Teaching moral decision-making in this context is a huge challenge. For athletes, they often see hazing not only as a way to achieve team bonding, but also to encourage "toughness" which, in the right context, is a useful virtue for an athlete to possess. And it may be possible that, without guidance, athletes make an illogical leap between what challenges a coach imposes on players to instill toughness and acts of hazing that they impose on their own teammates. Maybe they just can't think of a better way to create team bonding. Or possibly, they see growth as coming only through unadulterated hardship or punishment. Initiating new players into a team thus becomes about fear and power, not about love of the game or respect for individuals.
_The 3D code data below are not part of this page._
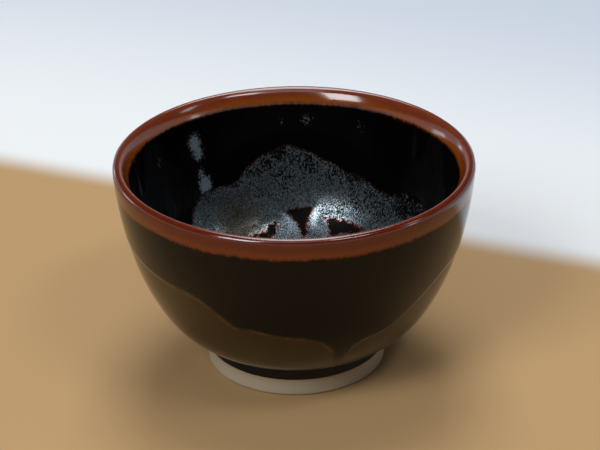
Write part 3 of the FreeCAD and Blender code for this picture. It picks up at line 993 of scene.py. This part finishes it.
add_softbox("overhead_softbox", 180, 67, 22, 44, 7.8, "#fbfcff")
add_softbox("front_overhead_panel", 5, 64, 34, 22, 1.3, "#f4f8ff")
add_softbox("front_left_window", -38, 41, 20, 22, 13.5)
add_softbox("front_right_lamp", 47, 58, 17, 8, 12.0)
add_softbox("right_window", 84, 37, 8, 12, 4.5, "#eef4ff")
add_softbox("low_right_window", 73, 12, 6, 9, 6.0, "#eef4ff")
add_softbox("left_window", -117, 5, 13, 10, 3.6, "#eef4ff")
add_softbox("far_left_window", -144, 6, 5, 8, 3.0, "#eef4ff")

world = bpy.data.worlds.new("studio")
bpy.context.scene.world = world
world.use_nodes = True
sky = world.node_tree
sky.nodes.clear()
glow = add(sky, "ShaderNodeBackground", {"Color": colour("#dfe6ee"), "Strength": 0.05})
add(sky, "ShaderNodeOutputWorld", {"Surface": glow.outputs[0]})


# ---------------------------------------------------------------- camera
def add_camera():
    """A camera 28 degrees above the table and 400 mm away, with a long lens.

    It stands in front of the cup and is turned a little off the aim.
    """
    elevation = math.radians(28.09)
    reach = 0.400
    aim = Vector((0, 0, 0.020))
    yaw, pitch, roll = (math.radians(angle) for angle in (-0.14, 0.85, 0.70))
    focal_length, sensor_width = 128.9, 36     # millimetres
    from_aim = Vector((0, -math.cos(elevation), math.sin(elevation)))
    across = Vector((1, 0, 0))
    upward = from_aim.cross(across)
    turn = Matrix.Rotation(yaw, 3, upward)
    back, across = turn @ from_aim, turn @ across
    tilt = Matrix.Rotation(pitch, 3, across)
    back, upward = tilt @ back, tilt @ upward
    lean = Matrix.Rotation(roll, 3, -back)
    across, upward = lean @ across, lean @ upward
    lens = bpy.data.cameras.new("camera")
    lens.lens = focal_length
    lens.sensor_width = sensor_width
    camera = bpy.data.objects.new("camera", lens)
    turned = Matrix((across, upward, back)).transposed().to_4x4()
    camera.matrix_world = Matrix.Translation(aim + from_aim * reach) @ turned
    bpy.context.scene.collection.objects.link(camera)
    bpy.context.scene.camera = camera


add_camera()
bpy.context.scene.view_settings.view_transform = "Standard"
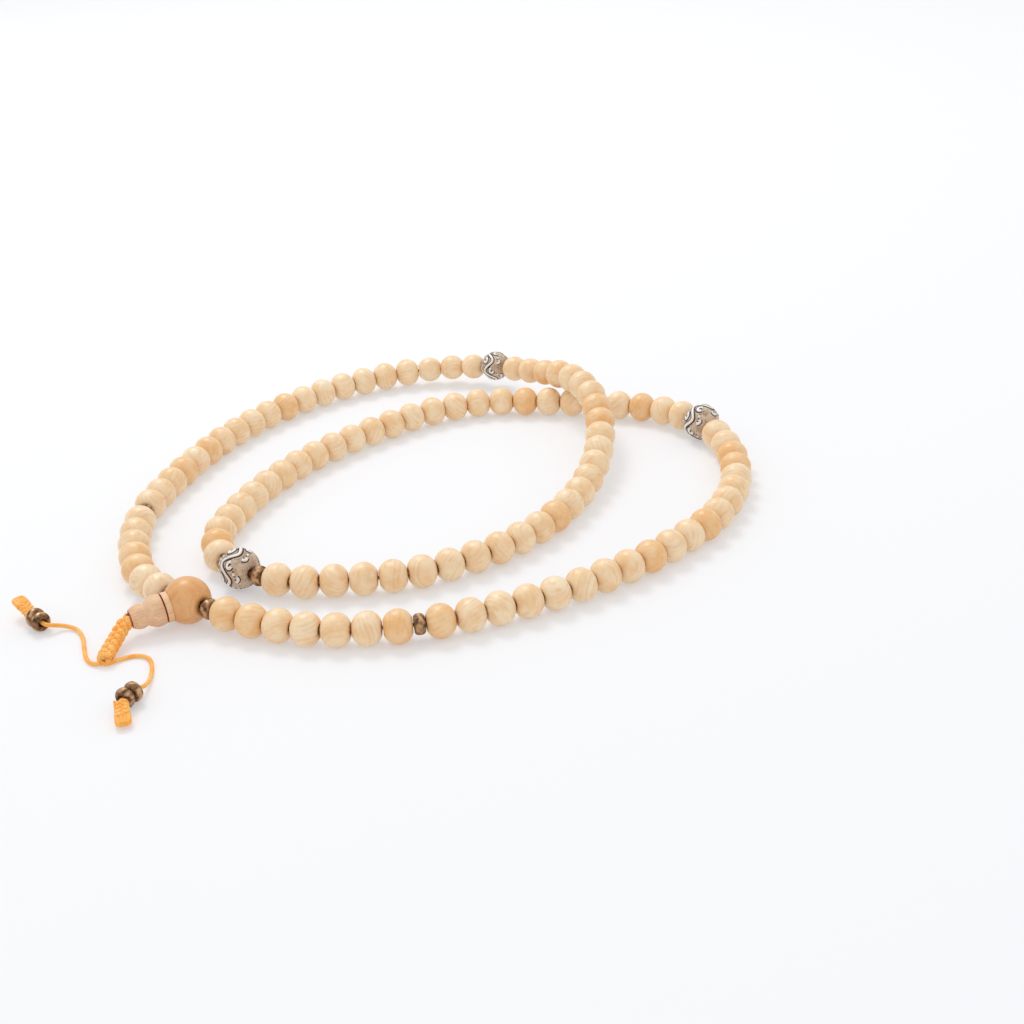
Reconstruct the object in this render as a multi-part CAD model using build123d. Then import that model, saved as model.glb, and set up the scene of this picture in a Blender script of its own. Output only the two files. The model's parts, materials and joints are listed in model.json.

I recently read David Wroblewski's 2008 novel, The Story of Edgar Sawtelle, a wonderful and, at times, gut-wrenching read. And please know that I am in no way equating the training of dogs (a major theme of the novel) with the molding of young athletes, but this passage jumped out at me:

"She didn't think that the lessons from dog training always transferred to people, but it was the nature of things that if you punished anyone, dog or boy, when they got close to a thing, they'd get it in their head the thing was bad. She'd seen people ruin dogs too many time...Not finding a variation on the same task, not coming at things from a different angle, not making the dog relish whatever it was that had to be done, was a failure of the imaginations." (p. 298)

Imagination, mixed in with some empathy and respect for others, might be a key in breaking the chain of hazing.